18. Device as in claim 8, in which the first part of the interception device (19) comprises a lower support element made of metal and one or more layers of lining made of a highly heat resistant material.

19. Device as in claim 8, in which the second part of the sliding interception device comprises cooling means with the circulation of cooling fluid.

20. Device as in claim 16, in which there is a layer of electrical insulation between the liquid metal in the tapping channel and the inner surface of the metallic walls.

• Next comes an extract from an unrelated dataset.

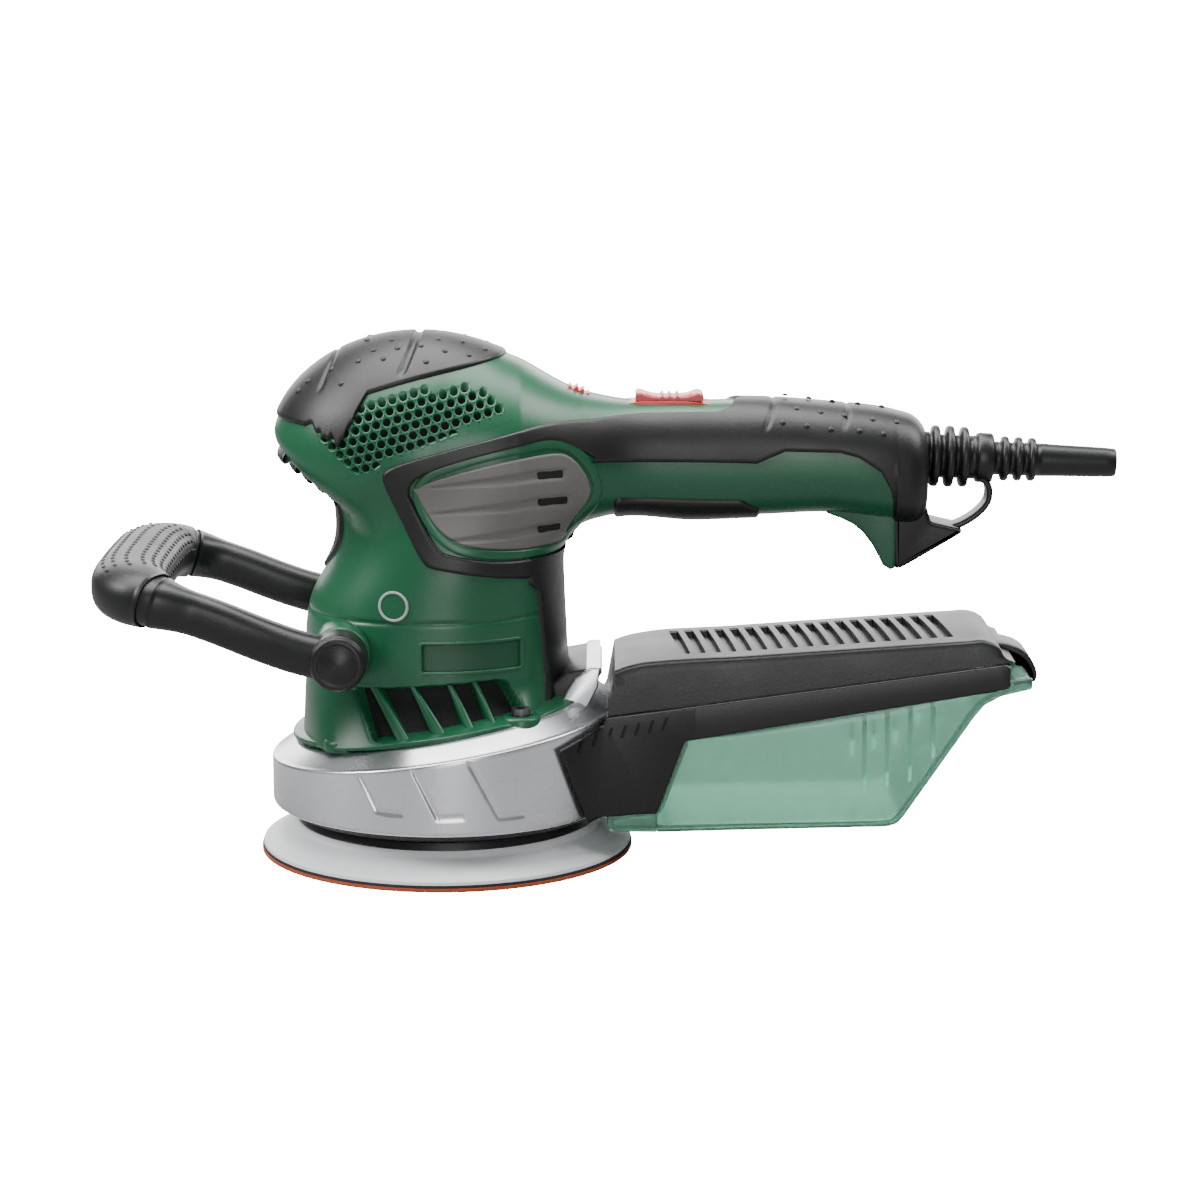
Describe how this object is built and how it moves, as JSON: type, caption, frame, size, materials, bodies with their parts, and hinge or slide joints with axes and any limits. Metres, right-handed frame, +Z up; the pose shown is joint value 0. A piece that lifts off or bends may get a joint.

21. Tapping device for molten metal from containers, including at a lower part of the container a tapping channel surrounded by walls, leading from the lower part of the container to a discharge hole, the tapping channel being substantially vertical in orientation, the discharge hold abutting a sliding interception device, which in operation serves to cover and uncover the discharge hole, wherein the tapping channel comprises an electromagnetic deice comprising coils and a cooling means for cooling the walls, wherein the tapping deice comprises means to feed the electromagnetic device with electrical current, and the sliding interception device comprises at least a first plate shaped part made of a refractory lining material from the group consisting of alumina, zirconium oxide, aluminum boride, aluminum nitride, aluminum nitrate, boron nitrate and zirconium bromide, and a second, adjacent plate shaped part and including cooling means for the circulation of a cooling fluid through the second plate shaped part.

22. Method as in claim 5, wherein the second part of the sliding interception device comprises cooling means with the circulation of cooling fluid, and in which, in the end-of-tapping step, the cooling means is activated to cool the second part to solidify metal over the second part.